The Search for Otter Creek
According to the Nebraska Game and Parks Trout Guide, there is a half-mile stretch of public access to the Otter Creek just north of Lake Mcconaughy. Not quite sure what that consisted of, I went to the Game and Parks office before entering Lake Mac and asked about it myself. The gentlemen looked a bit perplexed about what I was asking and simply stated that all you can do is go into Otter Bay and there is about a 100 yard stretch of creek feeding into the lake through two drainage pipes that enter from underneath the railroad.

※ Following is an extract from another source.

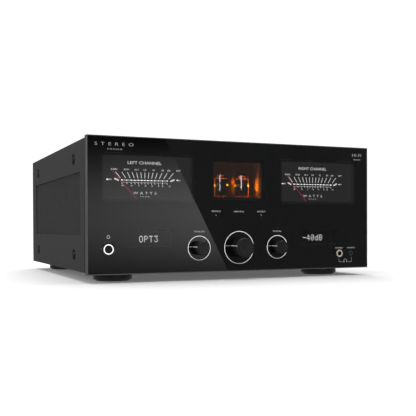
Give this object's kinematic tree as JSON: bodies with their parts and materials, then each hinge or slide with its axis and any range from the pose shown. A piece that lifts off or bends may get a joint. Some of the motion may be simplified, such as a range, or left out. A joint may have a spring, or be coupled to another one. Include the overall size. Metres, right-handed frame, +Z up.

So we went down to Otter Bay, scoped it out, and found exactly what he told us. It was a crystal cleer creek feeding into the bay with a sandy bottom and about two inches of water flowing out, mixing with its temperate counterpart where dead trees poke out of the water in an eerily manner
I took another look at the NEG&P Public Access Atlas and google maps and wasn't convinced this was it for public access. We drove back out onto the highway and turned north onto the road that follows the creek. It was a very beautiful, tucked away neighborhood - I guess you could call it - that didn't seem to fit the whole scope of the area with the thick density of forest in everyone's backyard and a creek running right through the middle of it. Not to mention, posted signs everywhere exclaiming "No Trespassing" or "No Hunting or Fishing Allowed". If someone was out in the yard I would have stopped and asked about it, but instead we turned around in defeat and went back onto the highway.
Our vehicle was in need of a little extra motor oil though so I stopped across the street at the Mesa View Lodge to see if they had any for sale. I found the owner as she was moving a couch in the "Man Cave" and asked if they happened to sell any oil. She replied, "no, but there is a convenience store about a mile up the road!"
"Great! Next question for you. You don't happen to know anything about the public access point to Otter Creek do ya?"
She pointed us back down to Otter Bay, but then I quickly filled her in on what I had known about the trout guide and public access atlas.
She exclaimed "Oh! Well there is a road right along the other side of our property just between the highway that goes right into the creek there and I know people have been catching catfish and walleye down there earlier in the year. I don't know about trout though. So go ahead and check it out!"
We then moseyed on down and took a gander. Again, it was crystal cleer, a little deeper than the bay, with a couple good looking bends that I imagine would hold fish when the water is higher. At the upstream end of it where it goes underneath the highway there was a man-made damming waterfall with a large pool right below that for sure looked like some fishing were holding in.
The next day we came back and I weaved my line in and out of the little bends to see if any little ones lingered about. But I saw nothing. Once I made it to the end where the deep waterfall-ish pool resided, I put on one of my self-tied orange flashback scud and tossed it into an eddy on the west side. As my line and hook swirled around, I began to lift up and felt a tug so I set the hook! It was a small 10 inch bass that fought for his life, but he didn't have a chance when he was out of the pool where the water was just about 4 inches deep. Even though it was no trout, this brought a little more excitement to my life! As if I don't already have enough to be excited about; driving around Nebraska trying to catch trout for about month.